# start of PROVIDED RECORDS

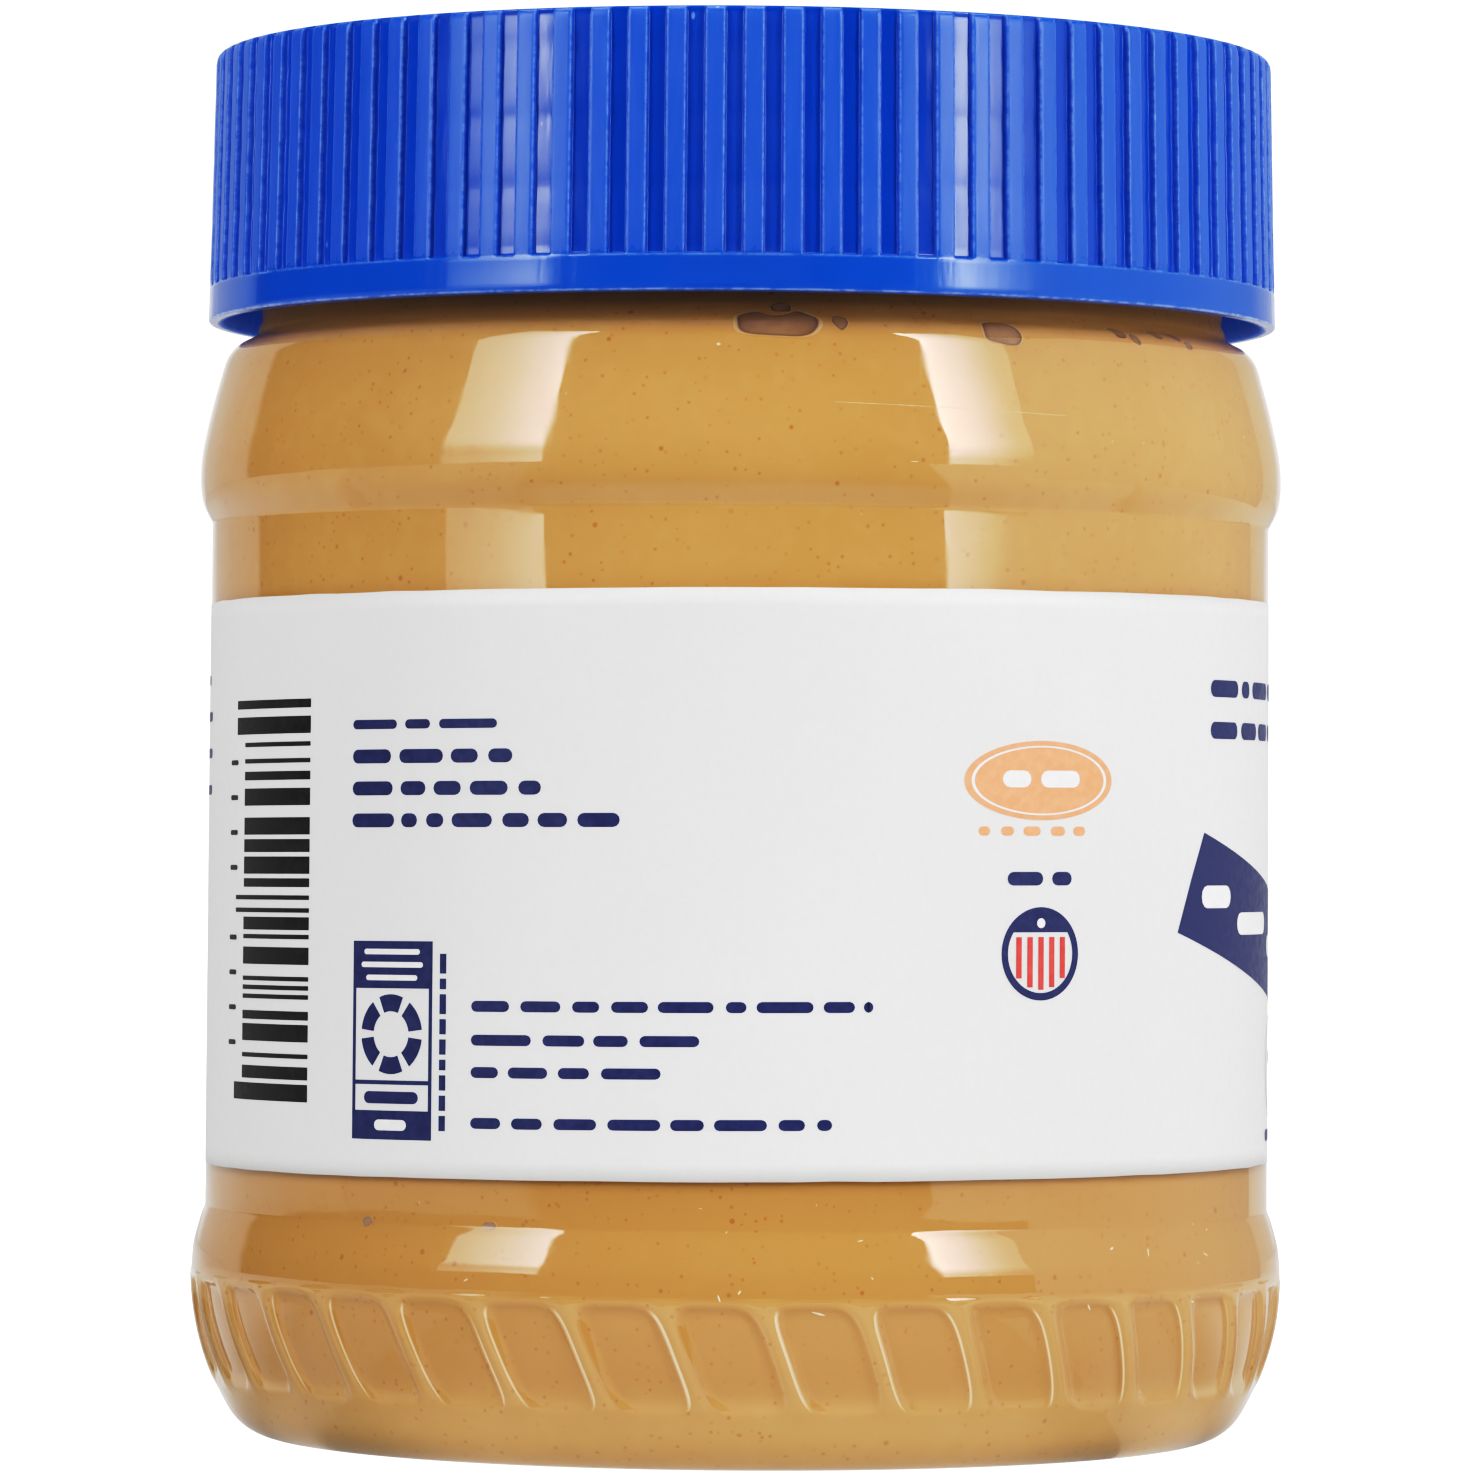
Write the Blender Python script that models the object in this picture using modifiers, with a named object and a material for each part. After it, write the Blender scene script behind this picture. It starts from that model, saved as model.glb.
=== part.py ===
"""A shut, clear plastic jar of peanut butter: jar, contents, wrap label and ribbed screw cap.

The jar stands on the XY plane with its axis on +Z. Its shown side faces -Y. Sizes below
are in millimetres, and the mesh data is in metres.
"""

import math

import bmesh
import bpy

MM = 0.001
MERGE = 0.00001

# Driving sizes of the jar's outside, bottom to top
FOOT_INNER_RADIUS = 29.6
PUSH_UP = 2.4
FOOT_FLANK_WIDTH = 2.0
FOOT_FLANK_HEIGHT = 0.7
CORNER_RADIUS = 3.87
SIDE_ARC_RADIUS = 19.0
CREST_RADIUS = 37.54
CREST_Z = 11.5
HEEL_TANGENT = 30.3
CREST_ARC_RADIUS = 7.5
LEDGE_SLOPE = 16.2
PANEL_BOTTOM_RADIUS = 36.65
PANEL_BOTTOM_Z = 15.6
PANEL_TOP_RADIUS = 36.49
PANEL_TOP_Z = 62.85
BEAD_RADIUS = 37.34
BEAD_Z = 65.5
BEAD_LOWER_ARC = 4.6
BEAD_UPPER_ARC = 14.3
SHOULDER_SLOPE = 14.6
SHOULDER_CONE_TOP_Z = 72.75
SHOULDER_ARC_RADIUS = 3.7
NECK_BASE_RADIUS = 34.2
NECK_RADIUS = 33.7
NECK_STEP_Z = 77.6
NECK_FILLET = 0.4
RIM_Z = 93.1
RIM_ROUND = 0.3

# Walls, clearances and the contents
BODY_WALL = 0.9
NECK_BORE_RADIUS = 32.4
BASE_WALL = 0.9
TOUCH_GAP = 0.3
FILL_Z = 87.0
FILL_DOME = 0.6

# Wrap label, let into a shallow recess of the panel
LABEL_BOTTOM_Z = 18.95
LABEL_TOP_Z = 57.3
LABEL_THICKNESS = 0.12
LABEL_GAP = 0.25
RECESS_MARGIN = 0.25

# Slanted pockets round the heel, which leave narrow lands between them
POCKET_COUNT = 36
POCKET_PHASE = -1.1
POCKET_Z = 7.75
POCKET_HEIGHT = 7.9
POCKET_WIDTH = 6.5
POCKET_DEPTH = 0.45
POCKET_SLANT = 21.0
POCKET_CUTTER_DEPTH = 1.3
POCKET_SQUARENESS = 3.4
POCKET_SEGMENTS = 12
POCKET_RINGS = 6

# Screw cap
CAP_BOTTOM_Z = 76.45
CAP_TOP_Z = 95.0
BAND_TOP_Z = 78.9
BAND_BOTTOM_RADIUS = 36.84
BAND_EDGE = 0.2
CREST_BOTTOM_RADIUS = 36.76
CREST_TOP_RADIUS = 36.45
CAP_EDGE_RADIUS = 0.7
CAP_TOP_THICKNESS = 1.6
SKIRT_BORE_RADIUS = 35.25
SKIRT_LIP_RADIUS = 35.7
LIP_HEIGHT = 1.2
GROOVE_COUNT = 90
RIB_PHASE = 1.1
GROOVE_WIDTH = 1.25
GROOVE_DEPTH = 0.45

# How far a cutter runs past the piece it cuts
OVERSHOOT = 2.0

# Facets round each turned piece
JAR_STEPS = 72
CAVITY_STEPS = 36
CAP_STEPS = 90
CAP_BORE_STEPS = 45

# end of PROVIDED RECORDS
# start of PROVIDED RECORDS

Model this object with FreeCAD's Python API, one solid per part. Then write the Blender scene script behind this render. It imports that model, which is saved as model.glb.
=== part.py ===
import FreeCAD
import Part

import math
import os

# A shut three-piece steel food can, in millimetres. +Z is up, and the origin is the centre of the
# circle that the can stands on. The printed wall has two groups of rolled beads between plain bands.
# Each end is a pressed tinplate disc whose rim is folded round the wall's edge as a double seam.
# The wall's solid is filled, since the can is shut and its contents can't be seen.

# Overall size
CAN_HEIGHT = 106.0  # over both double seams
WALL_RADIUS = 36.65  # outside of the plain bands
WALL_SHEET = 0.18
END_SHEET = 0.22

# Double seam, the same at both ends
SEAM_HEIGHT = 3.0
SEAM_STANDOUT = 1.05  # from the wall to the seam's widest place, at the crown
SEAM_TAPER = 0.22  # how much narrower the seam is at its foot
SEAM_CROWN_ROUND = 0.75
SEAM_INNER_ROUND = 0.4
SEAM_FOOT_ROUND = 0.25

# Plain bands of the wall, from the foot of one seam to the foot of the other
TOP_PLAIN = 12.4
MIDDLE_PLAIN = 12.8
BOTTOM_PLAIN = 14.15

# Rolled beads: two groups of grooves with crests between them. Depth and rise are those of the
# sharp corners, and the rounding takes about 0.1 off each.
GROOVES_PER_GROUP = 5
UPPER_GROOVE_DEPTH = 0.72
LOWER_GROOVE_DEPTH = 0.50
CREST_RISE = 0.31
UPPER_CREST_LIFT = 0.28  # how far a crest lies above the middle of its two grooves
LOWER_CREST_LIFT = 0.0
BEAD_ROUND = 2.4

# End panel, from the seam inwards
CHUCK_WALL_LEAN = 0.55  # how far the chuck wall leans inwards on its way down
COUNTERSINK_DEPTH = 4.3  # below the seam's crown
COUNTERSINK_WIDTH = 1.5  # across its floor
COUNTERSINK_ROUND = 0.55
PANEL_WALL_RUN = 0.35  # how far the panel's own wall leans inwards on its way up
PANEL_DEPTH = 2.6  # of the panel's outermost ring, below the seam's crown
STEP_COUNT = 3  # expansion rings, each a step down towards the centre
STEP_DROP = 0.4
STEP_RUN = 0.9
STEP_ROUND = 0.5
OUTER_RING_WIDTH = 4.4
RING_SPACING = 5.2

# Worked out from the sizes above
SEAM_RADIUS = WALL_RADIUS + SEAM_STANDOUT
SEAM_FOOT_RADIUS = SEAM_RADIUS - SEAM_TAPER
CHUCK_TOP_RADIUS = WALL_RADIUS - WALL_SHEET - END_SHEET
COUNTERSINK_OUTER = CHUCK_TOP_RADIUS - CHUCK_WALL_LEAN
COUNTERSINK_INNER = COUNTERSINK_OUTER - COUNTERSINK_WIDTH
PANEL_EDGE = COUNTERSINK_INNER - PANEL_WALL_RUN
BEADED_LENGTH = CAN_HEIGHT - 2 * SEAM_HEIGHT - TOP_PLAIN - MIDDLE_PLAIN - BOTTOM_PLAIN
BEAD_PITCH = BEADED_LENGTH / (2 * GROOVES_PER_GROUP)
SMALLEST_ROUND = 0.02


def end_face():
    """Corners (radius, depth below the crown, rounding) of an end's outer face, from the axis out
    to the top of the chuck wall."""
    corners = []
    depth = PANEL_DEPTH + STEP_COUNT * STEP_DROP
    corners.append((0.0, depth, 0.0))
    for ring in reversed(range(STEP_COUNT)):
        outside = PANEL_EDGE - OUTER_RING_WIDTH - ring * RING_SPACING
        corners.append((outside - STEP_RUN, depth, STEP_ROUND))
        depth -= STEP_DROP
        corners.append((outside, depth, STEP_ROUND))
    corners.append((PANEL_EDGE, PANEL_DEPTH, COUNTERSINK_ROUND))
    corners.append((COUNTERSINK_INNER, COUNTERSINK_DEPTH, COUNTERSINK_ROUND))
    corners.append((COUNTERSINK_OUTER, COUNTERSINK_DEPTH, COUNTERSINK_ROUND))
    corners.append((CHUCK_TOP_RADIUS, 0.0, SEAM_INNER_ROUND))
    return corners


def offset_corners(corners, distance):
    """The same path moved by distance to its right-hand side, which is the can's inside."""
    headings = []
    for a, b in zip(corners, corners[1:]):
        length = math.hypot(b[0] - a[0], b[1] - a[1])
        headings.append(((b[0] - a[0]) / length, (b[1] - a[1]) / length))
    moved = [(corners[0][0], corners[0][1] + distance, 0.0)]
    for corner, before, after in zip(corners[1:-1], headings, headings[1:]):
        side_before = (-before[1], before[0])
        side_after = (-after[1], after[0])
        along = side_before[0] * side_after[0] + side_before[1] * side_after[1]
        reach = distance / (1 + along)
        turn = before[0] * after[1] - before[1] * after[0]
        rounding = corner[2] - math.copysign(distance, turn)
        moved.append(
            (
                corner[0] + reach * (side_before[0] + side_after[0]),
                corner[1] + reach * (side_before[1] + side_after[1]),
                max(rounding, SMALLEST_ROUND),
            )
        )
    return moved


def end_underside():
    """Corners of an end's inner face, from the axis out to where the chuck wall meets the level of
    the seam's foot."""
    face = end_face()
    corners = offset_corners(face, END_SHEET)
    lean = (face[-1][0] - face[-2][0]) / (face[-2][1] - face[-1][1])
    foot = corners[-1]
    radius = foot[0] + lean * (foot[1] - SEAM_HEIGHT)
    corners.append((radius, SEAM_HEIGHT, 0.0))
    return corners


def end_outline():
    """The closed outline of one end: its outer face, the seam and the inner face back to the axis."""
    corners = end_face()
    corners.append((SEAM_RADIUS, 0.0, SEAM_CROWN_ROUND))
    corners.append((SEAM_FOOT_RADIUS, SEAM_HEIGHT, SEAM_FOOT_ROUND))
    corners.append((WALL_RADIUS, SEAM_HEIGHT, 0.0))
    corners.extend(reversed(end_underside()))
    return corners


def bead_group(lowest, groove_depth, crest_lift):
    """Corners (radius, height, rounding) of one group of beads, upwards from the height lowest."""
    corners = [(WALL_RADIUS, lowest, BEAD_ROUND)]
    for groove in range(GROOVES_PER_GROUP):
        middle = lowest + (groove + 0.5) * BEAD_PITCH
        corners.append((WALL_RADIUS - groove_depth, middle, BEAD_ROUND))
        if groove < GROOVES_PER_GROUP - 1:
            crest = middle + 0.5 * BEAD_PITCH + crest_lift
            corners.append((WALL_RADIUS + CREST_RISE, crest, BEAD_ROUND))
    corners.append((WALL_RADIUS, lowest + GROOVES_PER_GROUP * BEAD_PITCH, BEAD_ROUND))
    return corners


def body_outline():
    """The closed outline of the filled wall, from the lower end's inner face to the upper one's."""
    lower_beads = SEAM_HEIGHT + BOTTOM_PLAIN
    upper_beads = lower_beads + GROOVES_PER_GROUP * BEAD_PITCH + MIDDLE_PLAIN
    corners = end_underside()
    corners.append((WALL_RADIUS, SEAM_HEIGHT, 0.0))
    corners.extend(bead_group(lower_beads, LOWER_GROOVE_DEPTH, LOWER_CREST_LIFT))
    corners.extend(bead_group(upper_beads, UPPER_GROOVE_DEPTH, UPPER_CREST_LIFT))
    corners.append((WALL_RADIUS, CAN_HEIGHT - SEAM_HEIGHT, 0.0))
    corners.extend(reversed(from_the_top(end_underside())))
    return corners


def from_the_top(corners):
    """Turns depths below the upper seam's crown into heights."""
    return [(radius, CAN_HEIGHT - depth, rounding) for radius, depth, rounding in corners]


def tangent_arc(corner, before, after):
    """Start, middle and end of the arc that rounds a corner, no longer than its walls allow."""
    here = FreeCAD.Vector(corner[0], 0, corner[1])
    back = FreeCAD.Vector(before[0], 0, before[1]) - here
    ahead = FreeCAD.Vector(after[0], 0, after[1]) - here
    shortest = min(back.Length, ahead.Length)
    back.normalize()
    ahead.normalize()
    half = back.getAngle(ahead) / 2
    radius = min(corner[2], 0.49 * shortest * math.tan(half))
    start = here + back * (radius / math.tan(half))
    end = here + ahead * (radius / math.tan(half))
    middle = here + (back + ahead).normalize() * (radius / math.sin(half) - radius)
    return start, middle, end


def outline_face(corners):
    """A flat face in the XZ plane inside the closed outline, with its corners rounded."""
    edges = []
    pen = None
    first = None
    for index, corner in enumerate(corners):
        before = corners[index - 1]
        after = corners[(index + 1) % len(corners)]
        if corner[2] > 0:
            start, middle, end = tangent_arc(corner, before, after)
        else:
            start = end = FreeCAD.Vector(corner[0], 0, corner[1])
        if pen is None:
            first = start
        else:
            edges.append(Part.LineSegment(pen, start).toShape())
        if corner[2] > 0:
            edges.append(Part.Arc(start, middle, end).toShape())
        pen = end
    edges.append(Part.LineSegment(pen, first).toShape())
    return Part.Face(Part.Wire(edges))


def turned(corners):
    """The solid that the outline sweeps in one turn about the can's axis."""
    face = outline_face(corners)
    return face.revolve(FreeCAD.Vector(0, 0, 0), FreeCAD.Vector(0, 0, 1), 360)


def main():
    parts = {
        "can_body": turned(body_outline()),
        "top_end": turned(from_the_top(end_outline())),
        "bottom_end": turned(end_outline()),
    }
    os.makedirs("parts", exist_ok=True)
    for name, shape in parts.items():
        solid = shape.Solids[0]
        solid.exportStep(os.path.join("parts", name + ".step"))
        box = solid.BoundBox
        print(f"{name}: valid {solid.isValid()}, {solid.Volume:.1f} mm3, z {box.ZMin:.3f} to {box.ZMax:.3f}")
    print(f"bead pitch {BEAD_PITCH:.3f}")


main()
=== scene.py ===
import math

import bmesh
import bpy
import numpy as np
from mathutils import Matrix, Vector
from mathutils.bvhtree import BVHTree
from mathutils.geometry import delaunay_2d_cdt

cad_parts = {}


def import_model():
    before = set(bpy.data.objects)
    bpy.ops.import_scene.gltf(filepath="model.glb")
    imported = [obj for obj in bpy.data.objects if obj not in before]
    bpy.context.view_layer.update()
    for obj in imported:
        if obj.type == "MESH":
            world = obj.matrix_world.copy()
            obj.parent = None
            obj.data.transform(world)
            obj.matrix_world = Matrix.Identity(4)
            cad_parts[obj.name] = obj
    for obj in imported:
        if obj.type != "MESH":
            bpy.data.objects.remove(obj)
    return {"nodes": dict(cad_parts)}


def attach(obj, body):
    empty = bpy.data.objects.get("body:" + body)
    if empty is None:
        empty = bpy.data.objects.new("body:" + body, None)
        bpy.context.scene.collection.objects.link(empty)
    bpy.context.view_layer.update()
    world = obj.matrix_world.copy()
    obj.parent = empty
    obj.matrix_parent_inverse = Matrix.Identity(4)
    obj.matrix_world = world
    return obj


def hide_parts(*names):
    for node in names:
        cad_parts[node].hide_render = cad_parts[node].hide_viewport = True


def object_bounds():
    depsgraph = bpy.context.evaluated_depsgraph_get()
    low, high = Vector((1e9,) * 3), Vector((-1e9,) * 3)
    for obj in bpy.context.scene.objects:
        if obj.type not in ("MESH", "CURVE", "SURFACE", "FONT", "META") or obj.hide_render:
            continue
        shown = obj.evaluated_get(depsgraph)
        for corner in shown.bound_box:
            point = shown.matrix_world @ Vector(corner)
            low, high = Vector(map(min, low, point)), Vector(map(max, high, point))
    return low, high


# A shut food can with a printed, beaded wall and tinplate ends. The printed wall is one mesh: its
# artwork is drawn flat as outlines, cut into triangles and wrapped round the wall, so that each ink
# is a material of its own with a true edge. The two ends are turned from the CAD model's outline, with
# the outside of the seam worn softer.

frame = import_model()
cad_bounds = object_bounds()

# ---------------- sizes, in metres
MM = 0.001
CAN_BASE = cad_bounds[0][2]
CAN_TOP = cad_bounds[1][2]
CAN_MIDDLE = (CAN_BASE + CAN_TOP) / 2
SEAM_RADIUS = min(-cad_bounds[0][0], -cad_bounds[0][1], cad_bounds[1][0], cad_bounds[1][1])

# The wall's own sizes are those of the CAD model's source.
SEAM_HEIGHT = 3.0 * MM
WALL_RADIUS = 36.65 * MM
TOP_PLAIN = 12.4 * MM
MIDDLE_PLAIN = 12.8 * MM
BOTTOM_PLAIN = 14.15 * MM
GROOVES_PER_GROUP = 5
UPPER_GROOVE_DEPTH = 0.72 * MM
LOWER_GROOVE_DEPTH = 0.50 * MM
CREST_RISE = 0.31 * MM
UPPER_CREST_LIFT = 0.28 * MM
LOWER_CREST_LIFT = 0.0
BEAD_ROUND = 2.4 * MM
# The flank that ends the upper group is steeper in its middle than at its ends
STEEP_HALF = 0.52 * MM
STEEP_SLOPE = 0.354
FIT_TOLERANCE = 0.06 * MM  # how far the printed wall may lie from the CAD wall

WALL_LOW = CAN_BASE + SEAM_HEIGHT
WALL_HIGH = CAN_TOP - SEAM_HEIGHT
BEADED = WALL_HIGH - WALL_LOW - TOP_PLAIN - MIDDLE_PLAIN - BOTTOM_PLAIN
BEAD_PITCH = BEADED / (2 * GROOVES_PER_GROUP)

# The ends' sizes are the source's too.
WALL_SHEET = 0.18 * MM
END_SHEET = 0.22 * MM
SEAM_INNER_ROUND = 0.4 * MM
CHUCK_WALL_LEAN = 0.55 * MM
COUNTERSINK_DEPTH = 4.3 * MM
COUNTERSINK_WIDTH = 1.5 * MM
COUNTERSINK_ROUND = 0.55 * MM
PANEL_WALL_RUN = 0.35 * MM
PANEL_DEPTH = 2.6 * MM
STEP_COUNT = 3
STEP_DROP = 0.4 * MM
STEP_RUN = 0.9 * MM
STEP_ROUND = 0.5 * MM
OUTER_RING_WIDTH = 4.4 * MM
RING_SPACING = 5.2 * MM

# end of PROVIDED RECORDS
# start of PROVIDED RECORDS

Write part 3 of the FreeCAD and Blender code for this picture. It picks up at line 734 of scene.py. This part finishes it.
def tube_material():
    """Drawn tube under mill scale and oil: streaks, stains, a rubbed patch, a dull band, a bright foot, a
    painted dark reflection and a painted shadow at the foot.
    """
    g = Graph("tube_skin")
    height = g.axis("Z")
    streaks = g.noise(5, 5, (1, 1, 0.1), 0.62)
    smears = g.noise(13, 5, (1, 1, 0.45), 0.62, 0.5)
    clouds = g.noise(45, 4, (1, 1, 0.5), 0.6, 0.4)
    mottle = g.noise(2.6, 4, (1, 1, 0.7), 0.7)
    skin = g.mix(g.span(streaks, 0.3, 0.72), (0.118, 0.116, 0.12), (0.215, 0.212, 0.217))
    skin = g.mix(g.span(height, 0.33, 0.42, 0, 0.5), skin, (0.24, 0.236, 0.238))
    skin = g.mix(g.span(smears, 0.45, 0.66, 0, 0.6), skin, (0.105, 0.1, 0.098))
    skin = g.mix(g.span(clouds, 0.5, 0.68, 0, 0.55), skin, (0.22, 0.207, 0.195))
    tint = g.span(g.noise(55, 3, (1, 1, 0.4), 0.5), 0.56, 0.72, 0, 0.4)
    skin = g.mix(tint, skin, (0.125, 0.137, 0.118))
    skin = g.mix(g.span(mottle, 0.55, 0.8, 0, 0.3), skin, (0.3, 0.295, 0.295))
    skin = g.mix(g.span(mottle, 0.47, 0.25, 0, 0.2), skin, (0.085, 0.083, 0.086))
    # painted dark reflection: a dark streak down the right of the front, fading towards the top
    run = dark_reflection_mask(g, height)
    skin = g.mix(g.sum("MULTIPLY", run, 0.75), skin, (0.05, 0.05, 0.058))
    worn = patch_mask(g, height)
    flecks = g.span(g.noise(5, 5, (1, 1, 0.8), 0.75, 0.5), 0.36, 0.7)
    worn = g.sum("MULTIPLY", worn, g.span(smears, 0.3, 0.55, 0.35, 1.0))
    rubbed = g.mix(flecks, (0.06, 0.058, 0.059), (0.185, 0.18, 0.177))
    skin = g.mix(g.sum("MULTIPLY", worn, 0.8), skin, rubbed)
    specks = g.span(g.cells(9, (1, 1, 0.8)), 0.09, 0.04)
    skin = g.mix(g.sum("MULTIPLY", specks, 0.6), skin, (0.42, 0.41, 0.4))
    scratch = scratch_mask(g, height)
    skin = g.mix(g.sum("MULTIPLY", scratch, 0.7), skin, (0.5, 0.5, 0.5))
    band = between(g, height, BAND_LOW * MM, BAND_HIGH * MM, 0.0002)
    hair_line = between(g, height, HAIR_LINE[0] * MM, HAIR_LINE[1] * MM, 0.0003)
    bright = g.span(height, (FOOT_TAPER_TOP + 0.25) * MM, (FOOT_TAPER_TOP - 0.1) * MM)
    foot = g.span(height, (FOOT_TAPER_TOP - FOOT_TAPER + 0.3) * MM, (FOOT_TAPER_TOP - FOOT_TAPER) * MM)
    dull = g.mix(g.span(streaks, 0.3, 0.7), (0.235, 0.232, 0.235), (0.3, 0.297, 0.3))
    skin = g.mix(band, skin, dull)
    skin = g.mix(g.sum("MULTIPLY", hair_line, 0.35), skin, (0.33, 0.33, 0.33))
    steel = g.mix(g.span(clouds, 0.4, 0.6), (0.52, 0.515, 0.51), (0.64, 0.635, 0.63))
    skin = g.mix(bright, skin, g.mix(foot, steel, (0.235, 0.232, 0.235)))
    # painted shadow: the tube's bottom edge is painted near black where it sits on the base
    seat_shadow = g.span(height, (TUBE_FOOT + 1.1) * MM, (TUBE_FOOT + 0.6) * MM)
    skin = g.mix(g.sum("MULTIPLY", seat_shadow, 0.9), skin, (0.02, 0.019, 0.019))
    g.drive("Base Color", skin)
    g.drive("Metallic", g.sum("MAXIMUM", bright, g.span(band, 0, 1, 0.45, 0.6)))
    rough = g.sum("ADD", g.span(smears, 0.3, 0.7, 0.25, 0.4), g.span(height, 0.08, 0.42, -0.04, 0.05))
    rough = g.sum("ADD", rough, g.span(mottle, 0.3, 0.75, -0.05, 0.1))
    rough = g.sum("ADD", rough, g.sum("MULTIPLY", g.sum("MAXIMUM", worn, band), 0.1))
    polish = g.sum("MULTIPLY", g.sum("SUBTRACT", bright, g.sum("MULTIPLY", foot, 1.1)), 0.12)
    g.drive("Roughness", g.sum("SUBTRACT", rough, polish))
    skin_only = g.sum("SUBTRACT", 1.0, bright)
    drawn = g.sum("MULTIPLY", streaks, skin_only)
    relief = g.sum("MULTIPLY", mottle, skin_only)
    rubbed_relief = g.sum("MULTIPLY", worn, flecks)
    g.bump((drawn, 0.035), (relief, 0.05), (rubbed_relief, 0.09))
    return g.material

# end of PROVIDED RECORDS

▶ PROMPT:
Print exactly the lines from the one containing "Write the Blender Python" to the one containing "RIM_ROUND = 0.3", both included, and nothing else.

▶ TASK RESULT:
Write the Blender Python script that models the object in this picture using modifiers, with a named object and a material for each part. After it, write the Blender scene script behind this picture. It starts from that model, saved as model.glb.
=== part.py ===
"""A shut, clear plastic jar of peanut butter: jar, contents, wrap label and ribbed screw cap.

The jar stands on the XY plane with its axis on +Z. Its shown side faces -Y. Sizes below
are in millimetres, and the mesh data is in metres.
"""

import math

import bmesh
import bpy

MM = 0.001
MERGE = 0.00001

# Driving sizes of the jar's outside, bottom to top
FOOT_INNER_RADIUS = 29.6
PUSH_UP = 2.4
FOOT_FLANK_WIDTH = 2.0
FOOT_FLANK_HEIGHT = 0.7
CORNER_RADIUS = 3.87
SIDE_ARC_RADIUS = 19.0
CREST_RADIUS = 37.54
CREST_Z = 11.5
HEEL_TANGENT = 30.3
CREST_ARC_RADIUS = 7.5
LEDGE_SLOPE = 16.2
PANEL_BOTTOM_RADIUS = 36.65
PANEL_BOTTOM_Z = 15.6
PANEL_TOP_RADIUS = 36.49
PANEL_TOP_Z = 62.85
BEAD_RADIUS = 37.34
BEAD_Z = 65.5
BEAD_LOWER_ARC = 4.6
BEAD_UPPER_ARC = 14.3
SHOULDER_SLOPE = 14.6
SHOULDER_CONE_TOP_Z = 72.75
SHOULDER_ARC_RADIUS = 3.7
NECK_BASE_RADIUS = 34.2
NECK_RADIUS = 33.7
NECK_STEP_Z = 77.6
NECK_FILLET = 0.4
RIM_Z = 93.1
RIM_ROUND = 0.3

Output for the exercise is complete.